Pitfalls & Mistakes to Avoid

Even though running Adobe Bridge on a Chromebook with Vagon feels like a game-changer, there are a few traps that can trip you up if you’re not careful.

#1. Ignoring latency and location

Not all data centers are equal. If you don’t pick the one closest to you, you’ll notice lag when scrolling through files. It’s an easy mistake, but it makes a huge difference.

#2. Overbuying resources

It’s tempting to max out your Vagon machine with all the GPU and RAM sliders cranked up. But if you’re just batch-renaming or tagging images, you’re paying for power you don’t actually need. Match the machine size to your workload.

#3. Forgetting about internet stability

Vagon can’t fix a bad Wi-Fi connection. If your internet is spotty, Bridge will feel spotty too. I learned to always test my speed before starting a big session.

#4. Skipping backups

Bridge itself doesn’t “own” your files, it just manages them. Don’t assume that because your files live in Vagon Files or synced cloud storage they’re immune to human error. Have a backup strategy.

#5. Not factoring in subscription costs

A Vagon plan is ongoing. For a one-off project, it’s cheaper than buying a PC. But if you’re using it every day for years, you’ll want to weigh subscription costs against investing in a physical machine.

In short: the setup works brilliantly, but like any workflow, it rewards careful planning. A little prep up front saves you headaches later.

Final Thoughts

When I first opened my Chromebook and realized Adobe Bridge wasn’t even an option, I figured that was the end of the story. But it turns out the story just needed a twist. Vagon Cloud Computer doesn’t just make Bridge possible, it makes it practical.

For me, the win is flexibility. I can carry a lightweight Chromebook on the road and still handle big photo libraries like I would on a heavy desktop. Sure, it’s not perfect. You need solid internet, and the subscription model isn’t for everyone. But the trade-offs feel fair compared to being locked out of Adobe’s ecosystem entirely.

I think the real takeaway is this: Chromebooks don’t have to mean compromise. With the right setup, they can punch way above their weight. And if Adobe Bridge is central to your creative workflow, Vagon gives you a way to keep using it without changing your hardware, your habits, or your favorite tools.

FAQs

  1. Can I install Adobe Bridge directly on a Chromebook?
    No. Adobe Bridge is only supported on Windows and macOS. ChromeOS doesn’t allow direct installation of full desktop Adobe apps because it’s a lightweight operating system built around web and Android apps.
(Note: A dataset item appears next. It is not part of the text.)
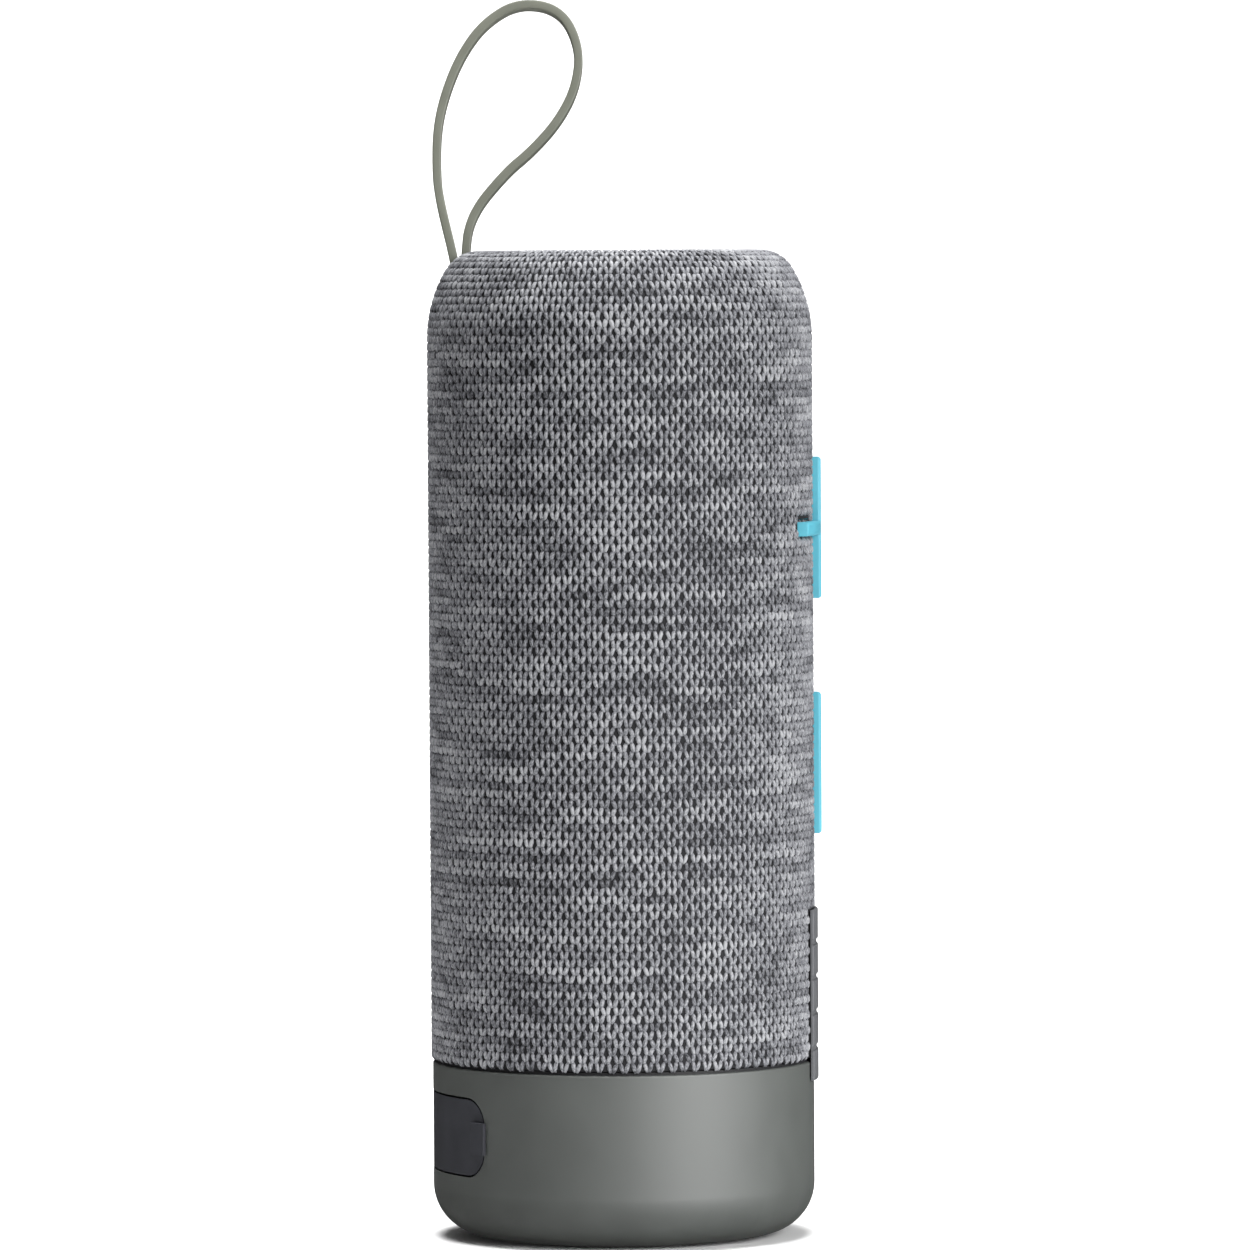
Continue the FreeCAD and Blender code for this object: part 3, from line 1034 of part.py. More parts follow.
def main():
    nodes = [
        foot_pad(), base_cap(), base_screws(), port_bezel(), port_cover(), flap_pin(), usb_socket(),
        aux_jack(), main_board(), bluetooth_module(), amplifier_chip(), power_inductors(),
        supply_capacitors(), chassis(), grille_tube(), fabric_sleeve(), badge(), *volume_keys(),
        button_board(), button_switches(), *sound_units(), mount_gaskets(), mount_screws(), battery(),
        battery_cradle(), battery_board(), chassis_lid(), lid_screws(), top_cap(), cap_screws(),
        top_trim(), top_key("power_button", "power_dia", "power_stem", "0"),
        top_key("pair_button", "pair_dia", "pair_stem", "pair_forward"), top_board(), top_switches(),
        status_led(), light_guide(), strap(), strap_anchor(), strap_pin()]
    doc.recompute()
    for thing in doc.Objects:
        if "Invalid" in thing.State or "Error" in thing.State:
            raise RuntimeError(f"{thing.Name} failed: {thing.State}")
    for node in nodes:
        if node.Shape.isNull() or not node.Shape.isValid() or not node.Shape.Solids:
            raise RuntimeError(f"{node.Name} has no valid shape")
    os.makedirs("parts", exist_ok=True)
    for node in nodes:
        node.Label = node.Name
        node.Shape.exportStep(f"parts/{node.Label}.step")
    print(len(nodes), "sub-parts")


main()
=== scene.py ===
import json
import math

import bmesh
import bpy
from bpy.props import FloatProperty, FloatVectorProperty, IntProperty, PointerProperty
from mathutils import Matrix, Vector


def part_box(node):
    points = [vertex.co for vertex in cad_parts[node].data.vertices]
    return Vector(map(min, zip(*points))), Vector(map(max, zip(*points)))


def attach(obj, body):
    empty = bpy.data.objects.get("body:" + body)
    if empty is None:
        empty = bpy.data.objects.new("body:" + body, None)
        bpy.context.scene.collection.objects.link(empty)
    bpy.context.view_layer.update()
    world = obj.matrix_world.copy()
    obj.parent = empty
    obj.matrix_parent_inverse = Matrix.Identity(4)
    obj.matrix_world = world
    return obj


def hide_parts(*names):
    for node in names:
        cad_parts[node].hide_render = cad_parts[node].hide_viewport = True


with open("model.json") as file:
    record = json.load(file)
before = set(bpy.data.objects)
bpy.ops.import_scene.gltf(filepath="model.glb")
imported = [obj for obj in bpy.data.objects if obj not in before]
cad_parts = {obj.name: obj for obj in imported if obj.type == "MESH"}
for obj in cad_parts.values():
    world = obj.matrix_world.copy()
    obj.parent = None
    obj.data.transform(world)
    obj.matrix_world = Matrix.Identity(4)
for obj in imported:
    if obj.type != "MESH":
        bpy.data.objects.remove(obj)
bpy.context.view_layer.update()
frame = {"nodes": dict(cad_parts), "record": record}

bl_info = {
    "name": "Bluetooth speaker",
    "version": (1, 0, 0),
    "blender": (4, 5, 0),
    "location": "View3D > Sidebar > Speaker",
    "description": "Dresses the speaker's frame in its knitted sleeve, base, keys and strap",
    "category": "Object",
}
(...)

Even if you enable Linux mode, Bridge won’t run properly since it depends on system components ChromeOS doesn’t provide.

  2. Does Adobe offer a web version of Bridge?
    No. Unlike Adobe Lightroom, which has a browser-based version, Bridge is strictly a desktop-only tool. That means you can’t access its full functionality through a website. The closest alternatives on Chromebook are online file managers or cloud-based DAMs, but none of them replicate Bridge’s deep metadata tools, batch renaming, or integration with other Adobe apps.

  3. Can I use Linux mode (Crostini) on Chromebook to run Bridge?
    Not reliably. While Chromebooks can run some Linux applications using Crostini, Bridge isn’t one of them. It relies heavily on Adobe’s Creative Cloud infrastructure and certain Windows/macOS libraries. People have tried Wine or other emulation layers, but the results are unstable, crashes, broken previews, and slow performance make it unusable for serious work.

  4. What’s the easiest way to run Bridge on a Chromebook?
    The most straightforward method is using Vagon Cloud Computer. It gives you access to a Windows desktop streamed through your Chromebook’s browser. Inside that environment, you can install Adobe Creative Cloud and Bridge normally, just like on a PC. This avoids compatibility issues and gives you the full Bridge experience without hacks.

  5. Do I need a high-end Chromebook to use Bridge with Vagon?
    No. Since Vagon does all the heavy lifting on its servers, your Chromebook is only streaming the interface. That means even an entry-level Chromebook can handle Bridge if your internet connection is solid. The performance depends on the Vagon machine you choose, not your local device specs.

  6. What internet speed do I need for smooth performance?
    A stable connection of around 15–20 Mbps works well for most workflows in Bridge, including browsing and organizing large RAW libraries. Faster connections (50 Mbps or more) give you a noticeably smoother experience, especially if you’re previewing thousands of high-resolution images or switching quickly between files. Latency also matters, so choosing a Vagon server near your location improves responsiveness.

  7. Will Vagon Cloud Computer let me use other Adobe apps too?
    Yes. Once you’re in the Vagon Windows environment, you can install any Creative Cloud application: Photoshop, Lightroom Classic, After Effects, Premiere Pro, Illustrator, and more. This is especially useful if your workflow depends on moving assets between apps, something Bridge is built to facilitate.

  8. Is this setup good for offline use?
    No. Because Vagon streams the desktop to your Chromebook, you need an internet connection to use it. If you often work in places without reliable Wi-Fi, you’ll hit limitations. That said, for most people with stable broadband or 5G, the trade-off is worth it, since you gain access to a full Adobe workflow on lightweight hardware.